## begin
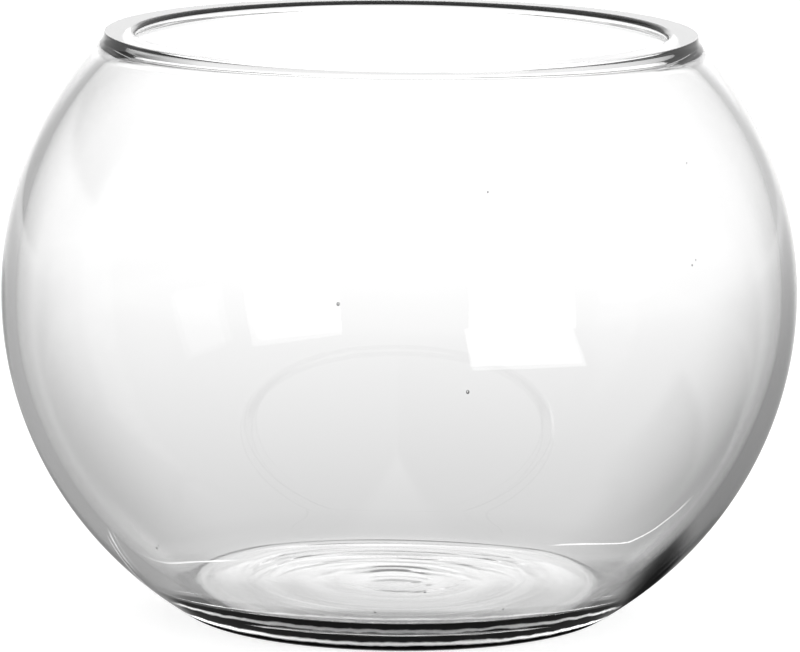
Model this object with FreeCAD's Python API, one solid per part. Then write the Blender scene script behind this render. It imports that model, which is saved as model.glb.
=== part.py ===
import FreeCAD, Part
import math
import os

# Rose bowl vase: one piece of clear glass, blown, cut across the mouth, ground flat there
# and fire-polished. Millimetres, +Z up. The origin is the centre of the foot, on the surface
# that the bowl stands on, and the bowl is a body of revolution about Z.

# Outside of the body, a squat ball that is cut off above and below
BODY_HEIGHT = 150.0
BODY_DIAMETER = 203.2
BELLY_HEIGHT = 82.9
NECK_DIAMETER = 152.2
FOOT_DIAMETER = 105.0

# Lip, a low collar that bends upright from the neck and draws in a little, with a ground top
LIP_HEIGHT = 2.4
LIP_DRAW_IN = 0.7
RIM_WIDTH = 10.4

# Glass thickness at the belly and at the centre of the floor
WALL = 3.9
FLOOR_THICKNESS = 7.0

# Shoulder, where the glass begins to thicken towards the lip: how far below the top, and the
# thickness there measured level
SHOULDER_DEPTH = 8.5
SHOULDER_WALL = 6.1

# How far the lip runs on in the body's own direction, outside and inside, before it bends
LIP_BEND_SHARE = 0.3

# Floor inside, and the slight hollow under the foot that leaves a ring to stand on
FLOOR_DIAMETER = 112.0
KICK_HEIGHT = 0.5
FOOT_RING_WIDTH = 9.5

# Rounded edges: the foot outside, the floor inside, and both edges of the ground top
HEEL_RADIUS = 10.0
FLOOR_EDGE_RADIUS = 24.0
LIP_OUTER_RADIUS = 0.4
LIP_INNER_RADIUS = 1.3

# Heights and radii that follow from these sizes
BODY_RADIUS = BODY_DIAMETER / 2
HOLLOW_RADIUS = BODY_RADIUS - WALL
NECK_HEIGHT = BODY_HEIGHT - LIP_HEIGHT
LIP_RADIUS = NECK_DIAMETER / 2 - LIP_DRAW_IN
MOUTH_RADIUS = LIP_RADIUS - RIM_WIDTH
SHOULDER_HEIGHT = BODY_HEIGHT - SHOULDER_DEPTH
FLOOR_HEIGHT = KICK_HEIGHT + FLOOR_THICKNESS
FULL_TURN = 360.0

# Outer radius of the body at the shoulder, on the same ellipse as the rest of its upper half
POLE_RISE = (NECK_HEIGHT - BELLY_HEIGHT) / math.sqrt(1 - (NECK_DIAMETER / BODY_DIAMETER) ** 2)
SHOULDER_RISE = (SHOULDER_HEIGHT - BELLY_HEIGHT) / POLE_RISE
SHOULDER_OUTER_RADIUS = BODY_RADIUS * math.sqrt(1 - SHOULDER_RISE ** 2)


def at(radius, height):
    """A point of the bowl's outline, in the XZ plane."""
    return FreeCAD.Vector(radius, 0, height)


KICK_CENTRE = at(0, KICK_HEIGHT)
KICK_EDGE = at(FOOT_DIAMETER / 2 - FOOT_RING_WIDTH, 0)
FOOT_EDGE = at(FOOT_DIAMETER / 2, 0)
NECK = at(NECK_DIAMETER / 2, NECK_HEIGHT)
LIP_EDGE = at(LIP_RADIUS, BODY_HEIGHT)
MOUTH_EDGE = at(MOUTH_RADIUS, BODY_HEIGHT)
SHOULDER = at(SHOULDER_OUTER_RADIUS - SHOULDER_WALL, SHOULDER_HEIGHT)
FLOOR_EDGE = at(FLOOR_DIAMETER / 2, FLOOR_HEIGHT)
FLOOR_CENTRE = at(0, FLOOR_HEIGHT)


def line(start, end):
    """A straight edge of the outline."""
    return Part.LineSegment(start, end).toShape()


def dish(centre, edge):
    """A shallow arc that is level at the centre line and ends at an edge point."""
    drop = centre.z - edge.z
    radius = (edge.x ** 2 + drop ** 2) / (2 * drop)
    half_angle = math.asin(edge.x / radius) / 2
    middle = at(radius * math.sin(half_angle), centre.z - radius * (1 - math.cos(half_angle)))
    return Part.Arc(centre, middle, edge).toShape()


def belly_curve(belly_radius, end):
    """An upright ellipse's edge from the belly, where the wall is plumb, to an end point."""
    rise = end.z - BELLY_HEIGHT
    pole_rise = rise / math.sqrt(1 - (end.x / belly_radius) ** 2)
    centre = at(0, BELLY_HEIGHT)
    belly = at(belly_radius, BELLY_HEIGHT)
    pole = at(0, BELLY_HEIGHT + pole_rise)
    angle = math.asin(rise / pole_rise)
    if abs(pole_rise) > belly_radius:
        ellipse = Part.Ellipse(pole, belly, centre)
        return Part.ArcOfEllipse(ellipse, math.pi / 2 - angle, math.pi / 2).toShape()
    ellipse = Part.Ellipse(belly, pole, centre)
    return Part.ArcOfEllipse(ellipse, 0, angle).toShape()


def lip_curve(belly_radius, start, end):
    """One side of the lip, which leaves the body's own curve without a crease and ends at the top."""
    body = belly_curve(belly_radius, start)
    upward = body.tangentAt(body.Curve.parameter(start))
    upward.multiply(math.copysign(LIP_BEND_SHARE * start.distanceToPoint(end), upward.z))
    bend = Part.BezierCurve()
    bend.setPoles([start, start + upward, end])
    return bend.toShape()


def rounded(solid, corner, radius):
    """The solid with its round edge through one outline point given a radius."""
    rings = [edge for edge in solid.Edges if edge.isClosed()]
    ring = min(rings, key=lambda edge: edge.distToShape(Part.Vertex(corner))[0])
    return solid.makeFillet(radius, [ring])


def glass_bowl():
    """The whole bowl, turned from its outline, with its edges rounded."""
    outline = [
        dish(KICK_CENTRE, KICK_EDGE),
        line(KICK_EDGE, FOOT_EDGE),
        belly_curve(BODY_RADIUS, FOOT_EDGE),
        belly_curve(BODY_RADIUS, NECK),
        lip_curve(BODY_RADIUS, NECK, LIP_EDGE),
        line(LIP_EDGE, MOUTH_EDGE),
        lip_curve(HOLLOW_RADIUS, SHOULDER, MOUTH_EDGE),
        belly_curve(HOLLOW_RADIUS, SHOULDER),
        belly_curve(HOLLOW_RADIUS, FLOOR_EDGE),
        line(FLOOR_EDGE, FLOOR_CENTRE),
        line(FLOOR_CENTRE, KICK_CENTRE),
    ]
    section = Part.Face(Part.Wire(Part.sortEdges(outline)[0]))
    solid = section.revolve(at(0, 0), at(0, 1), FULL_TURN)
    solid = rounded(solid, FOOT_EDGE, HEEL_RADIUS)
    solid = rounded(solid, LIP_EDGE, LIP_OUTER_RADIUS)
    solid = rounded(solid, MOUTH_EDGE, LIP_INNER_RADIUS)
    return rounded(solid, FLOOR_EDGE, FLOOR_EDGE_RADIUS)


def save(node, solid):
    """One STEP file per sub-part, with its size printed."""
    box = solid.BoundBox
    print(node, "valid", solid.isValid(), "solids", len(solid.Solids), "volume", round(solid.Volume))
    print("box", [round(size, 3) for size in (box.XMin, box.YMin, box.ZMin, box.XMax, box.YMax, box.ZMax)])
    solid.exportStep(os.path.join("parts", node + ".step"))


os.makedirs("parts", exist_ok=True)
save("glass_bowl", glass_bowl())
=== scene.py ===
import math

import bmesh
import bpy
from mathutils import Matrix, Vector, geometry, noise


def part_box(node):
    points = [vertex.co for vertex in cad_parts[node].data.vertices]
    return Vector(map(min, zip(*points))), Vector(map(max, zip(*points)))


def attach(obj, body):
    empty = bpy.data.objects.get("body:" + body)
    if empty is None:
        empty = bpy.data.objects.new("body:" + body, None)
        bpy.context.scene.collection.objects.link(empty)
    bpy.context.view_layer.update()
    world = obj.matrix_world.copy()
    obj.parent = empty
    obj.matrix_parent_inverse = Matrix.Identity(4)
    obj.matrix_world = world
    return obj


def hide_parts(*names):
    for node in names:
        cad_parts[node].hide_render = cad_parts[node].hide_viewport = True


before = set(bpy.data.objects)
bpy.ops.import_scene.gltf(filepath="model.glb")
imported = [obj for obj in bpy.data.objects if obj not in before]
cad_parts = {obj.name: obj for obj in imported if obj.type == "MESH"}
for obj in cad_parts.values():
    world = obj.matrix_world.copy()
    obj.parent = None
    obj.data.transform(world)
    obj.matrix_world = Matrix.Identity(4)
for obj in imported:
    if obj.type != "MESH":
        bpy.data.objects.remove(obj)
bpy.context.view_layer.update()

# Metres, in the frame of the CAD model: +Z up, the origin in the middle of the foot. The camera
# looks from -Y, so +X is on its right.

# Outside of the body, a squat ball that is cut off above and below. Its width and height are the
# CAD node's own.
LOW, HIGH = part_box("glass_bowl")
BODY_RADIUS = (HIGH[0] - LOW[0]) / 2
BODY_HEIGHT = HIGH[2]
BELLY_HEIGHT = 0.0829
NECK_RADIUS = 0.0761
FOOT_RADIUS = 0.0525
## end
> **PROBLEM DETAILS**: Extract, word for word, the line containing "solid = rounded(solid, FOOT_EDGE, HEEL_RADIUS)", the line containing "before = set(bpy.data.objects)", and every line between them.

> **SOLUTION TO THE PROBLEM**:
    solid = rounded(solid, FOOT_EDGE, HEEL_RADIUS)
    solid = rounded(solid, LIP_EDGE, LIP_OUTER_RADIUS)
    solid = rounded(solid, MOUTH_EDGE, LIP_INNER_RADIUS)
    return rounded(solid, FLOOR_EDGE, FLOOR_EDGE_RADIUS)


def save(node, solid):
    """One STEP file per sub-part, with its size printed."""
    box = solid.BoundBox
    print(node, "valid", solid.isValid(), "solids", len(solid.Solids), "volume", round(solid.Volume))
    print("box", [round(size, 3) for size in (box.XMin, box.YMin, box.ZMin, box.XMax, box.YMax, box.ZMax)])
    solid.exportStep(os.path.join("parts", node + ".step"))


os.makedirs("parts", exist_ok=True)
save("glass_bowl", glass_bowl())
=== scene.py ===
import math

import bmesh
import bpy
from mathutils import Matrix, Vector, geometry, noise


def part_box(node):
    points = [vertex.co for vertex in cad_parts[node].data.vertices]
    return Vector(map(min, zip(*points))), Vector(map(max, zip(*points)))


def attach(obj, body):
    empty = bpy.data.objects.get("body:" + body)
    if empty is None:
        empty = bpy.data.objects.new("body:" + body, None)
        bpy.context.scene.collection.objects.link(empty)
    bpy.context.view_layer.update()
    world = obj.matrix_world.copy()
    obj.parent = empty
    obj.matrix_parent_inverse = Matrix.Identity(4)
    obj.matrix_world = world
    return obj


def hide_parts(*names):
    for node in names:
        cad_parts[node].hide_render = cad_parts[node].hide_viewport = True


before = set(bpy.data.objects)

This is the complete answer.